The Meeting Owl can be a great benefit in a group discussion meeting. The in-room participants will look at and talk to the other in-room participants. The remote participants will be able to see more facial and physical expressions of the in-room participants, helping them to feel more involved in the discussion rather than disconnected observers. Being that the Meeting Owl automatically spotlights who is talking, a person in the room won’t need to constantly point a PTZ camera to whoever is talking.
If the meeting has primarily one main in-room talker/leader/presenter, that person should position themselves more in-line with the Meeting Owl and display screen. The remote participants will feel that they are sitting at the table and among the other in-room participants.

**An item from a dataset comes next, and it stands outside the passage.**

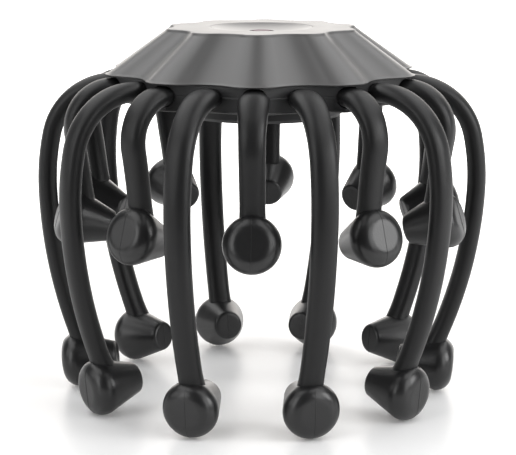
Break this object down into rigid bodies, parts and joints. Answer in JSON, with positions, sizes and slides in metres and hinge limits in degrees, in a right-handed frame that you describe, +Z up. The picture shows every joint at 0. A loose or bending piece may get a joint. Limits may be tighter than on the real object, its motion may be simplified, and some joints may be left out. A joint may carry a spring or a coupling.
{
  "type": "electric scalp massager",
  "caption": "Hand-held electric scalp massager: a fluted round hub with a dished top button, and alternating long and short curved flexible arms ending in cork-shaped massage heads.",
  "frame": {"origin": "centre of the ring of arms, on the surface the long heads stand on", "axes": "+Z up through the hub's round panel, -Y towards the front short arm, +Y towards the charging port, +X to the right seen from the front"},
  "size_m": [0.1812, 0.1734, 0.1487],
  "materials": {
    "arm_silicone": "matte",
    "head_silicone": "matte",
    "cover_plastic": "satin",
    "panel_plastic": "satin",
    "ring_lens": "smoked translucent",
    "button_plastic": "satin",
    "housing_plastic": "fine matte",
    "inner_plastic": "moulded",
    "switch_metal": "stamped",
    "board": "solder mask",
    "motor_steel": "drawn",
    "rotor_steel": "ground",
    "weight_brass": "sintered",
    "battery_film": "shrink film",
    "port_metal": "plated",
    "screw_steel": "plated",
    "wire": "insulation"
  },
  "bodies": {
    "hub": {"top_cover": "cover_plastic", "control_panel": "panel_plastic", "light_ring": "ring_lens", "tact_switch": "switch_metal", "circuit_board": "board", "arm_clamp_ring": "housing_plastic", "lower_housing": "housing_plastic", "base_cover": "housing_plastic", "chassis": "inner_plastic", "motor_can": "motor_steel", "motor_strap": "inner_plastic", "battery": "battery_film", "charge_board": "board", "charge_port": "port_metal", "case_screws": "screw_steel", "inner_screws": "screw_steel", "leads": "wire"},
    "button": {"power_button": "button_plastic"},
    "rotor": {"motor_rotor": "rotor_steel", "eccentric_weight": "weight_brass"},
    "long_arm_01": {"long_arm_01": "arm_silicone", "long_head_01": "head_silicone"},
    "long_arm_02": {"long_arm_02": "arm_silicone", "long_head_02": "head_silicone"},
    "long_arm_03": {"long_arm_03": "arm_silicone", "long_head_03": "head_silicone"},
    "long_arm_04": {"long_arm_04": "arm_silicone", "long_head_04": "head_silicone"},
    "long_arm_05": {"long_arm_05": "arm_silicone", "long_head_05": "head_silicone"},
    "long_arm_06": {"long_arm_06": "arm_silicone", "long_head_06": "head_silicone"},
    "long_arm_07": {"long_arm_07": "arm_silicone", "long_head_07": "head_silicone"},
    "long_arm_08": {"long_arm_08": "arm_silicone", "long_head_08": "head_silicone"},
    "long_arm_09": {"long_arm_09": "arm_silicone", "long_head_09": "head_silicone"},
    "long_arm_10": {"long_arm_10": "arm_silicone", "long_head_10": "head_silicone"},
    "short_arm_01": {"short_arm_01": "arm_silicone", "short_head_01": "head_silicone"},
    "short_arm_02": {"short_arm_02": "arm_silicone", "short_head_02": "head_silicone"},
    "short_arm_03": {"short_arm_03": "arm_silicone", "short_head_03": "head_silicone"},
    "short_arm_04": {"short_arm_04": "arm_silicone", "short_head_04": "head_silicone"},
    "short_arm_05": {"short_arm_05": "arm_silicone", "short_head_05": "head_silicone"},
    "short_arm_06": {"short_arm_06": "arm_silicone", "short_head_06": "head_silicone"},
    "short_arm_07": {"short_arm_07": "arm_silicone", "short_head_07": "head_silicone"},
    "short_arm_08": {"short_arm_08": "arm_silicone", "short_head_08": "head_silicone"},
    "short_arm_09": {"short_arm_09": "arm_silicone", "short_head_09": "head_silicone"},
    "short_arm_10": {"short_arm_10": "arm_silicone", "short_head_10": "head_silicone"}
  },
  "joints": [
    {"name": "button_press", "type": "slide", "parent": "hub", "child": "button", "axis": [0, 0, -1], "range_m": [0, 0.0007], "stiffness_N_per_m": 900},
    {"name": "rotor_spin", "type": "hinge", "parent": "hub", "child": "rotor", "pos_m": [0, 0, 0.13128], "axis": [1, 0, 0], "continuous": true},
    {"name": "long_arm_01_flex", "type": "hinge", "parent": "hub", "child": "long_arm_01", "pos_m": [0.01783, -0.05488, 0.12638], "axis": [-0.9511, -0.309, 0], "range_deg": [-5, 12], "stiffness_Nm_per_rad": 0.8},
    {"name": "long_arm_02_flex", "type": "hinge", "parent": "hub", "child": "long_arm_02", "pos_m": [0.04668, -0.03392, 0.12638], "axis": [-0.5878, -0.809, 0], "range_deg": [-5, 12], "stiffness_Nm_per_rad": 0.8},
    {"name": "long_arm_03_flex", "type": "hinge", "parent": "hub", "child": "long_arm_03", "pos_m": [0.0577, 0, 0.12638], "axis": [0, -1, 0], "range_deg": [-5, 12], "stiffness_Nm_per_rad": 0.8},
    {"name": "long_arm_04_flex", "type": "hinge", "parent": "hub", "child": "long_arm_04", "pos_m": [0.04668, 0.03392, 0.12638], "axis": [0.5878, -0.809, 0], "range_deg": [-5, 12], "stiffness_Nm_per_rad": 0.8},
    {"name": "long_arm_05_flex", "type": "hinge", "parent": "hub", "child": "long_arm_05", "pos_m": [0.01783, 0.05488, 0.12638], "axis": [0.9511, -0.309, 0], "range_deg": [-5, 12], "stiffness_Nm_per_rad": 0.8},
    {"name": "long_arm_06_flex", "type": "hinge", "parent": "hub", "child": "long_arm_06", "pos_m": [-0.01783, 0.05488, 0.12638], "axis": [0.9511, 0.309, 0], "range_deg": [-5, 12], "stiffness_Nm_per_rad": 0.8},
    {"name": "long_arm_07_flex", "type": "hinge", "parent": "hub", "child": "long_arm_07", "pos_m": [-0.04668, 0.03392, 0.12638], "axis": [0.5878, 0.809, 0], "range_deg": [-5, 12], "stiffness_Nm_per_rad": 0.8},
    {"name": "long_arm_08_flex", "type": "hinge", "parent": "hub", "child": "long_arm_08", "pos_m": [-0.0577, 0, 0.12638], "axis": [0, 1, 0], "range_deg": [-5, 12], "stiffness_Nm_per_rad": 0.8},
    {"name": "long_arm_09_flex", "type": "hinge", "parent": "hub", "child": "long_arm_09", "pos_m": [-0.04668, -0.03392, 0.12638], "axis": [-0.5878, 0.809, 0], "range_deg": [-5, 12], "stiffness_Nm_per_rad": 0.8},
    {"name": "long_arm_10_flex", "type": "hinge", "parent": "hub", "child": "long_arm_10", "pos_m": [-0.01783, -0.05488, 0.12638], "axis": [-0.9511, 0.309, 0], "range_deg": [-5, 12], "stiffness_Nm_per_rad": 0.8},
    {"name": "short_arm_01_flex", "type": "hinge", "parent": "hub", "child": "short_arm_01", "pos_m": [0, -0.0604, 0.12638], "axis": [-1, 0, 0], "range_deg": [-5, 12], "stiffness_Nm_per_rad": 0.9},
    {"name": "short_arm_02_flex", "type": "hinge", "parent": "hub", "child": "short_arm_02", "pos_m": [0.0355, -0.04886, 0.12638], "axis": [-0.809, -0.5878, 0], "range_deg": [-5, 12], "stiffness_Nm_per_rad": 0.9},
    {"name": "short_arm_03_flex", "type": "hinge", "parent": "hub", "child": "short_arm_03", "pos_m": [0.05744, -0.01866, 0.12638], "axis": [-0.309, -0.9511, 0], "range_deg": [-5, 12], "stiffness_Nm_per_rad": 0.9},
    {"name": "short_arm_04_flex", "type": "hinge", "parent": "hub", "child": "short_arm_04", "pos_m": [0.05744, 0.01866, 0.12638], "axis": [0.309, -0.9511, 0], "range_deg": [-5, 12], "stiffness_Nm_per_rad": 0.9},
    {"name": "short_arm_05_flex", "type": "hinge", "parent": "hub", "child": "short_arm_05", "pos_m": [0.0355, 0.04886, 0.12638], "axis": [0.809, -0.5878, 0], "range_deg": [-5, 12], "stiffness_Nm_per_rad": 0.9},
    {"name": "short_arm_06_flex", "type": "hinge", "parent": "hub", "child": "short_arm_06", "pos_m": [0, 0.0604, 0.12638], "axis": [1, 0, 0], "range_deg": [-5, 12], "stiffness_Nm_per_rad": 0.9},
    {"name": "short_arm_07_flex", "type": "hinge", "parent": "hub", "child": "short_arm_07", "pos_m": [-0.0355, 0.04886, 0.12638], "axis": [0.809, 0.5878, 0], "range_deg": [-5, 12], "stiffness_Nm_per_rad": 0.9},
    {"name": "short_arm_08_flex", "type": "hinge", "parent": "hub", "child": "short_arm_08", "pos_m": [-0.05744, 0.01866, 0.12638], "axis": [0.309, 0.9511, 0], "range_deg": [-5, 12], "stiffness_Nm_per_rad": 0.9},
    {"name": "short_arm_09_flex", "type": "hinge", "parent": "hub", "child": "short_arm_09", "pos_m": [-0.05744, -0.01866, 0.12638], "axis": [-0.309, 0.9511, 0], "range_deg": [-5, 12], "stiffness_Nm_per_rad": 0.9},
    {"name": "short_arm_10_flex", "type": "hinge", "parent": "hub", "child": "short_arm_10", "pos_m": [-0.0355, -0.04886, 0.12638], "axis": [-0.809, 0.5878, 0], "range_deg": [-5, 12], "stiffness_Nm_per_rad": 0.9}
  ]
}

If the meeting format is more of an ‘us & them’ dialog; ‘us’ being the in-room participants and ‘them’ being all the remote participants, perhaps a more traditional video conferencing set up would be a better fit to minimize the visual disconnect of where the in-room people are looking.
Conclusion:
The Meeting Owl offers an innovative way of presenting the video conference experience to the remote participants, and creates new options on how to layout a conference room. The remote participants will feel more like they are sitting at the table and not standing against the far wall. However, some remote participants may not like or adjust to seeing the side of someone’s face when talking with them in the video conference.
The Meeting Owl is by OwlLabs.com and is priced at $799 US.
[January 2021: The original Meeting Owl is now obsolete, replaced by the Meeting Owl Pro, ~$975. Definitely worth the upgrade with improved video and audio quality, and additional features.]